** start of Supplied data **
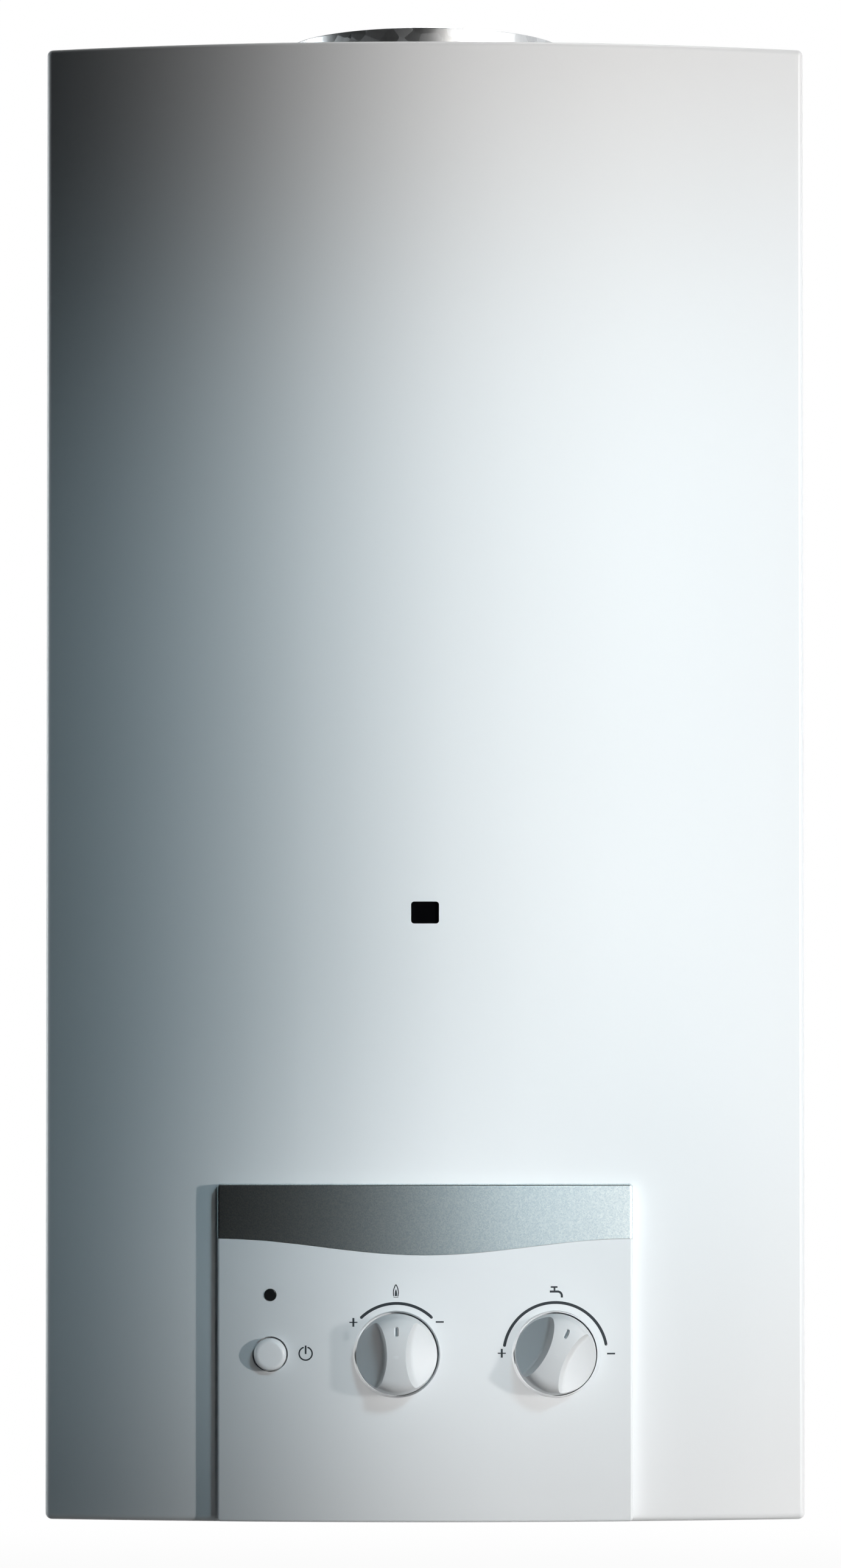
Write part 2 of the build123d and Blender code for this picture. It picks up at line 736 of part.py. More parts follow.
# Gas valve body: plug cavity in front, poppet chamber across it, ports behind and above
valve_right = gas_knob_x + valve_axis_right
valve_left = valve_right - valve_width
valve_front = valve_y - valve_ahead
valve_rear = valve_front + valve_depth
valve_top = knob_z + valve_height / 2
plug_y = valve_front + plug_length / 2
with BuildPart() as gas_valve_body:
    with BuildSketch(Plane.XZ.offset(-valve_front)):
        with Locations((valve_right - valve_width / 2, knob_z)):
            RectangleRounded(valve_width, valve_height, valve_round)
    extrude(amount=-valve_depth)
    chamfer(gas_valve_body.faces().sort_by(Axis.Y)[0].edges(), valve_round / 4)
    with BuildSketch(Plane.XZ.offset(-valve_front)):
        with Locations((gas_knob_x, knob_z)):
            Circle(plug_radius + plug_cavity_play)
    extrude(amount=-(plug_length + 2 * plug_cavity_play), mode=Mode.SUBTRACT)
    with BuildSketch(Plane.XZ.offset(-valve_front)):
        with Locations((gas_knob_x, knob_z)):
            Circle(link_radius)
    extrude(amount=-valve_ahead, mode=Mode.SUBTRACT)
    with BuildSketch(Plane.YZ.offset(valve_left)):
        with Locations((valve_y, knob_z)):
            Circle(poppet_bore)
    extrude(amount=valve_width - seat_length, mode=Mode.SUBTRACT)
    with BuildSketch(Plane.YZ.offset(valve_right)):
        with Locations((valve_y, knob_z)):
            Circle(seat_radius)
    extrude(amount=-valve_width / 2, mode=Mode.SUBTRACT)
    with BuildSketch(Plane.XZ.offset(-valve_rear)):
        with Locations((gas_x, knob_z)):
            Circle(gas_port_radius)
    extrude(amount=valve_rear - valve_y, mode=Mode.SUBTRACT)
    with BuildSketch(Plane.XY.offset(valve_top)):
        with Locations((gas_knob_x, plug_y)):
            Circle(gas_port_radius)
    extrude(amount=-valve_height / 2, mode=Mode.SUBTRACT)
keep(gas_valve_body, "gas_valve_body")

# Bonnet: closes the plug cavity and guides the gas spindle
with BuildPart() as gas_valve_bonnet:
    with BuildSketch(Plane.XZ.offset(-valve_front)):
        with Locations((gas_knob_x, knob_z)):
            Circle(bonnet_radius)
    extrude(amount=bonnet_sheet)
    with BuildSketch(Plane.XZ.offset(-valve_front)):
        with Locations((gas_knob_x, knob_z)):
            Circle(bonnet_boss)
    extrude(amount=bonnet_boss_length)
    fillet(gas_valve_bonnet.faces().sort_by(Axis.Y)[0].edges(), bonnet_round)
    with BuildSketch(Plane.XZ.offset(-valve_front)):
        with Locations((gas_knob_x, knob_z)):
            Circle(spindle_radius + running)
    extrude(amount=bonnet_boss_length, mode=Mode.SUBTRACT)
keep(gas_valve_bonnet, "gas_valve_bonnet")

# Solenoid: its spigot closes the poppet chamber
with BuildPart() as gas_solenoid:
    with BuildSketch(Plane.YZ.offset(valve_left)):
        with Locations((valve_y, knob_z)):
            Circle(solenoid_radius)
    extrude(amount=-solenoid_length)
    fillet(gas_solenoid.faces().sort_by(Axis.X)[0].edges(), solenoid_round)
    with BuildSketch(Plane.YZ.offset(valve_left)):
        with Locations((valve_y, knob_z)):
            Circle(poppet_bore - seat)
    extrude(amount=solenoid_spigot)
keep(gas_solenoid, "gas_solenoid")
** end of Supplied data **
→ **Task goal**
Extract the full listing and reproduce each line exactly.

→ **Written solution**
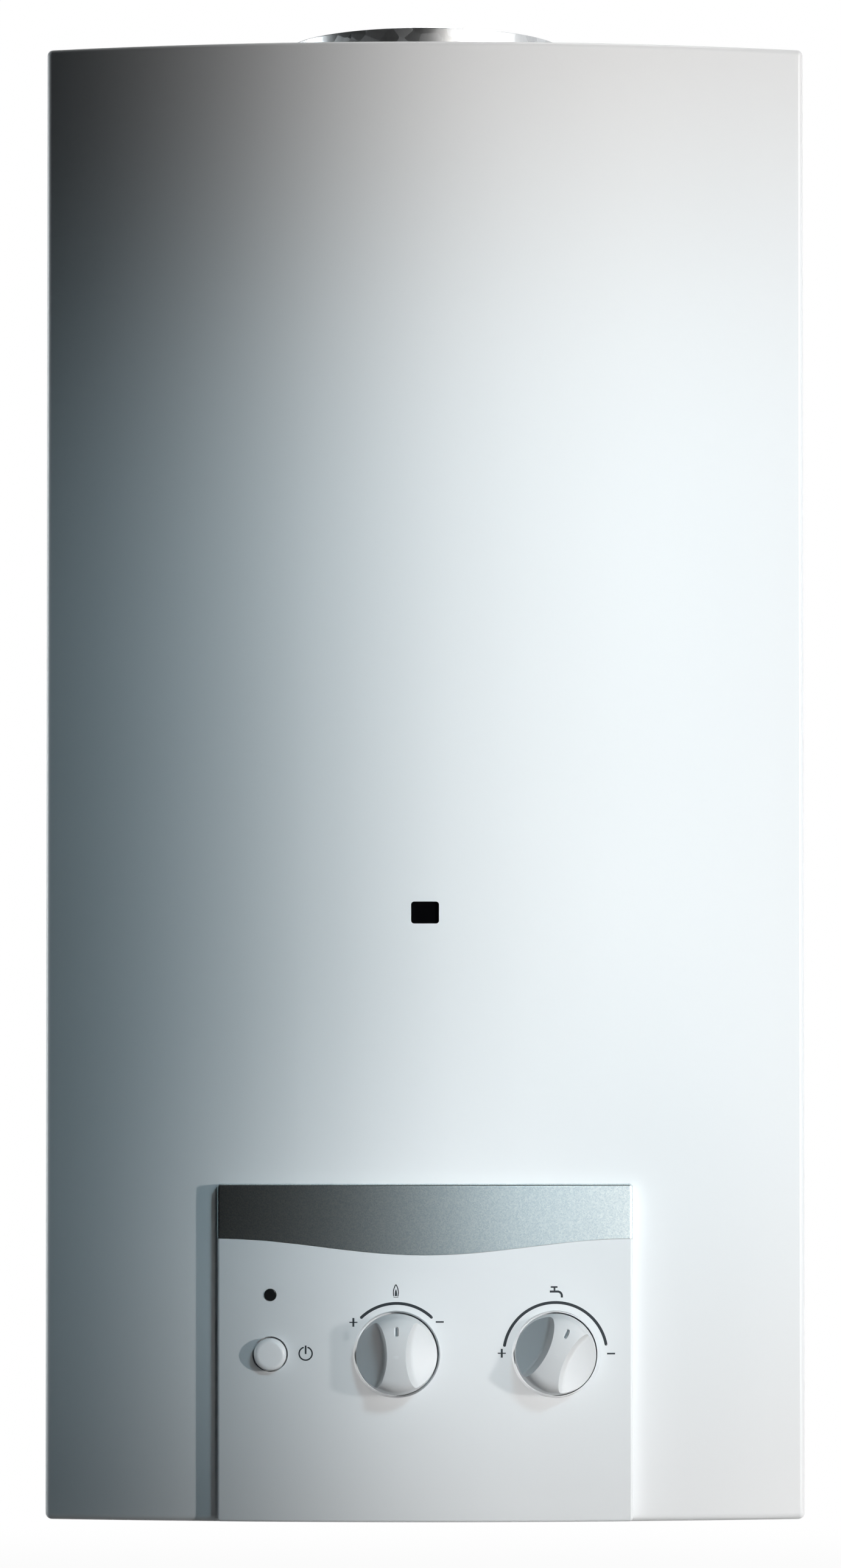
Write part 2 of the build123d and Blender code for this picture. It picks up at line 736 of part.py. More parts follow.
# Gas valve body: plug cavity in front, poppet chamber across it, ports behind and above
valve_right = gas_knob_x + valve_axis_right
valve_left = valve_right - valve_width
valve_front = valve_y - valve_ahead
valve_rear = valve_front + valve_depth
valve_top = knob_z + valve_height / 2
plug_y = valve_front + plug_length / 2
with BuildPart() as gas_valve_body:
    with BuildSketch(Plane.XZ.offset(-valve_front)):
        with Locations((valve_right - valve_width / 2, knob_z)):
            RectangleRounded(valve_width, valve_height, valve_round)
    extrude(amount=-valve_depth)
    chamfer(gas_valve_body.faces().sort_by(Axis.Y)[0].edges(), valve_round / 4)
    with BuildSketch(Plane.XZ.offset(-valve_front)):
        with Locations((gas_knob_x, knob_z)):
            Circle(plug_radius + plug_cavity_play)
    extrude(amount=-(plug_length + 2 * plug_cavity_play), mode=Mode.SUBTRACT)
    with BuildSketch(Plane.XZ.offset(-valve_front)):
        with Locations((gas_knob_x, knob_z)):
            Circle(link_radius)
    extrude(amount=-valve_ahead, mode=Mode.SUBTRACT)
    with BuildSketch(Plane.YZ.offset(valve_left)):
        with Locations((valve_y, knob_z)):
            Circle(poppet_bore)
    extrude(amount=valve_width - seat_length, mode=Mode.SUBTRACT)
    with BuildSketch(Plane.YZ.offset(valve_right)):
        with Locations((valve_y, knob_z)):
            Circle(seat_radius)
    extrude(amount=-valve_width / 2, mode=Mode.SUBTRACT)
    with BuildSketch(Plane.XZ.offset(-valve_rear)):
        with Locations((gas_x, knob_z)):
            Circle(gas_port_radius)
    extrude(amount=valve_rear - valve_y, mode=Mode.SUBTRACT)
    with BuildSketch(Plane.XY.offset(valve_top)):
        with Locations((gas_knob_x, plug_y)):
            Circle(gas_port_radius)
    extrude(amount=-valve_height / 2, mode=Mode.SUBTRACT)
keep(gas_valve_body, "gas_valve_body")

# Bonnet: closes the plug cavity and guides the gas spindle
with BuildPart() as gas_valve_bonnet:
    with BuildSketch(Plane.XZ.offset(-valve_front)):
        with Locations((gas_knob_x, knob_z)):
            Circle(bonnet_radius)
    extrude(amount=bonnet_sheet)
    with BuildSketch(Plane.XZ.offset(-valve_front)):
        with Locations((gas_knob_x, knob_z)):
            Circle(bonnet_boss)
    extrude(amount=bonnet_boss_length)
    fillet(gas_valve_bonnet.faces().sort_by(Axis.Y)[0].edges(), bonnet_round)
    with BuildSketch(Plane.XZ.offset(-valve_front)):
        with Locations((gas_knob_x, knob_z)):
            Circle(spindle_radius + running)
    extrude(amount=bonnet_boss_length, mode=Mode.SUBTRACT)
keep(gas_valve_bonnet, "gas_valve_bonnet")

# Solenoid: its spigot closes the poppet chamber
with BuildPart() as gas_solenoid:
    with BuildSketch(Plane.YZ.offset(valve_left)):
        with Locations((valve_y, knob_z)):
            Circle(solenoid_radius)
    extrude(amount=-solenoid_length)
    fillet(gas_solenoid.faces().sort_by(Axis.X)[0].edges(), solenoid_round)
    with BuildSketch(Plane.YZ.offset(valve_left)):
        with Locations((valve_y, knob_z)):
            Circle(poppet_bore - seat)
    extrude(amount=solenoid_spigot)
keep(gas_solenoid, "gas_solenoid")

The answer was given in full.